Still Life With Oysters and Lemon by Mark Doty

This non-fiction book is about the power of objects, and mostly about the power of still lifes in capturing the power of objects.  It is a beautifully and thoughtfully written book, both intensely personal in its chronicling of the loss of one long-term partner and the beginning of his new (and still current) long term love, and the place objects, art, furniture and other ornaments played in those relationships, as objects of beauty and triggers and receptacles for memory.  But beyond the personal, it is also a researched book, and a deeply considered book of art history, studying how and why the old Dutch still lifes contain such power.  And all of this writing is done in the sort of gorgeous prose that makes poets such great essayists.  Take, for instance, the opening paragraph of the book:

“A sharp cracking cold day, the air of the Upper East Side full of noisy plumes of smoke from furnaces and steamy laundries, exhaust from the tailpipes of idling taxis, flapping banners, gangs of pigeons.  Here on the museum steps a flock suddenly chooses to take flight, the sound of their ascent like no other except maybe the rush of air a gas stove makes when the oven suddenly ignites, only with the birds that sudden suck of air is followed by a rhythmic hurry of wings that trails away almost immediately as the flock moves into the air.”

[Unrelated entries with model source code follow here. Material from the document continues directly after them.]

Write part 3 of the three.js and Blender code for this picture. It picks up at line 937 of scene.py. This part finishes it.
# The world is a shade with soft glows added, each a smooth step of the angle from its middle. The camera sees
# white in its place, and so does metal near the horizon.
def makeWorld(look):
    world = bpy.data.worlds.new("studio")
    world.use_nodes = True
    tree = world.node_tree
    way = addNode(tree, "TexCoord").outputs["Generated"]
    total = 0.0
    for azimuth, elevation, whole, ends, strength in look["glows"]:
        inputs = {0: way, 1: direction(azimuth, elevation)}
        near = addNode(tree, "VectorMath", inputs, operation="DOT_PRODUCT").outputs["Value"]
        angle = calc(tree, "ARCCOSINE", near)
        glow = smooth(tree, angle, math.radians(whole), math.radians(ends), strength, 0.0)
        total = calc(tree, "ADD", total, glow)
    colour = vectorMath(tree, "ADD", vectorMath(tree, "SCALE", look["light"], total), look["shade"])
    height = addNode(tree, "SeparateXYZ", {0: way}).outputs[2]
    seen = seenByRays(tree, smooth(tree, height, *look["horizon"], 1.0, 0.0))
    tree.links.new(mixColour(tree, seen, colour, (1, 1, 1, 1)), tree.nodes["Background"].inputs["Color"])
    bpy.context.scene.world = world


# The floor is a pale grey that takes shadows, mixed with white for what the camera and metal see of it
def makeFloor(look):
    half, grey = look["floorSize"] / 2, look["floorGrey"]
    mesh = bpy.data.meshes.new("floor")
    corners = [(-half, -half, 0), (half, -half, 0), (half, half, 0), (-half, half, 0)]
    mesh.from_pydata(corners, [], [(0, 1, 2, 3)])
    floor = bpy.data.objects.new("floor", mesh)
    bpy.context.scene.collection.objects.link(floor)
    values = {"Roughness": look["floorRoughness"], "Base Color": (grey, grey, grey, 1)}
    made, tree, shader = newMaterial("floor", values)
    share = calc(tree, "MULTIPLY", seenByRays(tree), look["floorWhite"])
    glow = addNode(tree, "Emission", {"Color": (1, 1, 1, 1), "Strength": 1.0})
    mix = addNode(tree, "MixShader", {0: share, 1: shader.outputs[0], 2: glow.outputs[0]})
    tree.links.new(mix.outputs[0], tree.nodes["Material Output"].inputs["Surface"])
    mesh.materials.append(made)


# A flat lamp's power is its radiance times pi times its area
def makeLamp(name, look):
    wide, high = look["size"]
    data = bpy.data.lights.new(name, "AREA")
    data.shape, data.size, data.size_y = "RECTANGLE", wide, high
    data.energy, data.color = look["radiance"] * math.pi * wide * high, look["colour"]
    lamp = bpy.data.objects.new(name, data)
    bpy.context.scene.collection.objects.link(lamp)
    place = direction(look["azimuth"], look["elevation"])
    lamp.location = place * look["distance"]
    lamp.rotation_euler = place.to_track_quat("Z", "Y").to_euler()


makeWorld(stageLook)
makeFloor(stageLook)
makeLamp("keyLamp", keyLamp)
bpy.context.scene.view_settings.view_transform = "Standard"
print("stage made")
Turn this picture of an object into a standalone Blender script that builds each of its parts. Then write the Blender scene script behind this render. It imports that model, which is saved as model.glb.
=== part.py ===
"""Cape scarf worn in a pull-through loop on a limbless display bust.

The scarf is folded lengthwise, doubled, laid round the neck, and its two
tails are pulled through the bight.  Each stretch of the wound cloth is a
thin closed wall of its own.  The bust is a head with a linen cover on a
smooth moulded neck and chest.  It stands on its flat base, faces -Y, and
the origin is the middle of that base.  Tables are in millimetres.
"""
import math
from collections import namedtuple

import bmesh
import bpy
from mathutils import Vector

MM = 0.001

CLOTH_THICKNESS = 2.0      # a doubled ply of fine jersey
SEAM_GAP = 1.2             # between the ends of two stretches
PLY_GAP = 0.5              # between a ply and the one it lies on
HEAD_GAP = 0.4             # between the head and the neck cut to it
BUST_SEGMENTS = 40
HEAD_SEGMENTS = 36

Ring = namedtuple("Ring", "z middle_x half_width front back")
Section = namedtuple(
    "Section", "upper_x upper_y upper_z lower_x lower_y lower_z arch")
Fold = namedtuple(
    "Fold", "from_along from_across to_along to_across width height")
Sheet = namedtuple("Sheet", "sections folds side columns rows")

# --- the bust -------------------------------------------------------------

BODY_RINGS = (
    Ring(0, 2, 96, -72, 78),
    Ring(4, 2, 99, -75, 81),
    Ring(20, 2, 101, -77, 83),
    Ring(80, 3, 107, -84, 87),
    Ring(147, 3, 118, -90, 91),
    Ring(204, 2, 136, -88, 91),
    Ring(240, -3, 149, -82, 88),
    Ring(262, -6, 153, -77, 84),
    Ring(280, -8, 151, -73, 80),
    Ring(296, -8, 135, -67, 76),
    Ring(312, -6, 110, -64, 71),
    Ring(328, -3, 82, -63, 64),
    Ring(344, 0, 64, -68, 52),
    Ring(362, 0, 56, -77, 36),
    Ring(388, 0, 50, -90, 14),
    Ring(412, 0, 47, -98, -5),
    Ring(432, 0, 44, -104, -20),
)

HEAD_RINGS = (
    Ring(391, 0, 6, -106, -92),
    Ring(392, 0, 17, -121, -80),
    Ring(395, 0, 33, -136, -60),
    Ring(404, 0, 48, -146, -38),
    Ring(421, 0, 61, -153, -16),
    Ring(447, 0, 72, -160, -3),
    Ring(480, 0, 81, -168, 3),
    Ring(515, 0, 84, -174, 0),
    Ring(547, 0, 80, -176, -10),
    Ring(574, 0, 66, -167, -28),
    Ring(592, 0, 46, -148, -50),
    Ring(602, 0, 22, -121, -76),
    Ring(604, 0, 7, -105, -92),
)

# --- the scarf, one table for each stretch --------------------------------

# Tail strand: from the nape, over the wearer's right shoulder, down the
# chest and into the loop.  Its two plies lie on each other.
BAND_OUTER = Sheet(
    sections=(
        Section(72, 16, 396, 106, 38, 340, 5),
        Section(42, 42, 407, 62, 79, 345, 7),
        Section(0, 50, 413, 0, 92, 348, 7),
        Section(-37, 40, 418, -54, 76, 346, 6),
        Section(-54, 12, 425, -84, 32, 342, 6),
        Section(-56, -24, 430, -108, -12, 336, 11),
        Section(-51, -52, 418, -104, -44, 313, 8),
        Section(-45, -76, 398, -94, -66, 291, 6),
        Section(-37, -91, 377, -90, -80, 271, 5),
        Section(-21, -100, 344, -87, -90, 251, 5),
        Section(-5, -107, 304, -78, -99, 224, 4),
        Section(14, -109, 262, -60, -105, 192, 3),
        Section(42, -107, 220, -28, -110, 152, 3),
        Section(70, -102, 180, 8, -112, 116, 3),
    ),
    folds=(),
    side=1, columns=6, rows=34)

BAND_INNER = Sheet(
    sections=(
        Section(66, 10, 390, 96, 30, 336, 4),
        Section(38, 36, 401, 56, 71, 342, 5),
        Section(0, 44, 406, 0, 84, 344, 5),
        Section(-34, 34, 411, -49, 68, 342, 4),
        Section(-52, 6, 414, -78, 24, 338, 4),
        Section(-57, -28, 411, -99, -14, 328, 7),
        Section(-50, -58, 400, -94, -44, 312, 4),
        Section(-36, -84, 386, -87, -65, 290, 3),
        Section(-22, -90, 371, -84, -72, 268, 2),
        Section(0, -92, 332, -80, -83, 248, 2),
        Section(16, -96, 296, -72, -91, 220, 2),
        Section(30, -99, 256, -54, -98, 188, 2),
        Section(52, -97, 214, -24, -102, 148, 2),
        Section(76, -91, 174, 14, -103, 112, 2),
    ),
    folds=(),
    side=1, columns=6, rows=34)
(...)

For a book on objects, such a setting of scene hardly seems necessary, but it is essential in setting the tone for this book, which is all about the attention we pay to the world, and to the objects that fill it, especially the most ordinary of things, like gangs of pigeons.

As much as anything else, this is a book of philosophy as Doty looks deeply into art, grief and love.  He wrote that, “We think that to find ourselves we need to turn inward, examining the intricacies of origin, the shaping forces of personality.  But the “I” is just as much to be found in the world: looking outward, we experience the one who does the seeing.  Say what you see and you experience yourself through your style of seeing and saying.” (67)

Ultimately, while the book is mostly about still lifes, and painting, and objects, it also serves as an ars poetica as Doty probes what is most essential in any artistic endeavor, especially one that is engaged in creating something aesthetically beautiful.  In this, on the last page of this slim, but resonant book, he wrote that, “What makes a poem a poem, finally, is that it is unparaphrasable.  There is no other way to say exactly this; it exists only in its own body of language, only in these words.  I may try to explain it or represent it in other terms, but then some elements of its life will always be missing.” (70)

This is what Mark Doty achieves with this book – while he set out to write a long-essay on objects and art, he ultimately wrote a poem, and this essay must be read in its entirety, like a poem, savored, like a poem, transcribed in your journal, like a poem.  It is a beautiful whole.

Incarnadine by Mary Szybist

This is a wonderful work of poetry, and is beautifully made into a book by Graywolf Press.  I don’t resonate with this like I do with some books of poetry, but that is because this book isn’t specifically written for me.  Every book has its ideal audience, its ideal reader, and I have friends that very likely will be that for this book.  That said, I am quite impressed and moved by many of the poems of this book, and it is a fine accomplishment and recommended reading, especially for those who are drawn to feminist Christian imagery in their poetry.  And she has some really great individual poems in here, many with an excellent sense of humor, like her third person poem about herself (or, rather, about a Mary who seems to be the poet), called, “Update on Mary,” with many wonderful observations like “Mary secretly thinks she is pretty and therefore deserves to be loved.” and “Mary worries about not having enough words in her head,” and “Some afternoons Mary pretends to read a book, but mostly watches the patterns of sunlight through the curtains,” followed by, “On those afternoons, she’s like a child who has run out of things to think about.”  (10-11)

The Illustrated Man by Ray Bradbury

A fun, great romp of short stories.  I don’t love this as much as I love some short story collections, but any kid that loves science fiction would love these, and I’m planning on teaching at least one of these to my Short Story students, many of whom are studying to be teachers, and who I’m sure may want to teach one or two of these stories.  Like all of Bradbury’s fiction, and like so much of science fiction, every story poses a “What if” question, and then sets about answering it.  It is speculative fiction at its finest, and through that speculation of the future, and of space travel and living on other planets, Bradbury returns his gaze on the human race, and our strengths and short-comings.  Stories like “The Other Foot,” about what if African-Americans escaped racist America to live on Mars, and then are faced with how to treat the first White Man to fly to Mars in twenty years.  There are so many wonderful stories in this collection, and I really also loved this editions preface by Bradbury in which he writes about his writing process, and his asking of “What if” questions, and his almost frantic pace in writing.  He describes his process as “the creative process is much like the old-fashioned way of taking photos with a huge camera and you horsing around under a black cloth seeking pictures in the dark.  The subjects might not have stood still.  There might have been too much light.  Or not enough.  One can only fumble, but fumble quickly, hoping for a developed snap.” Because of his pace, and the way he churned out stories, these stories are not perfect.  Sometimes the plot, and the characters, are flat, but still, these are compelling portraits of humanity.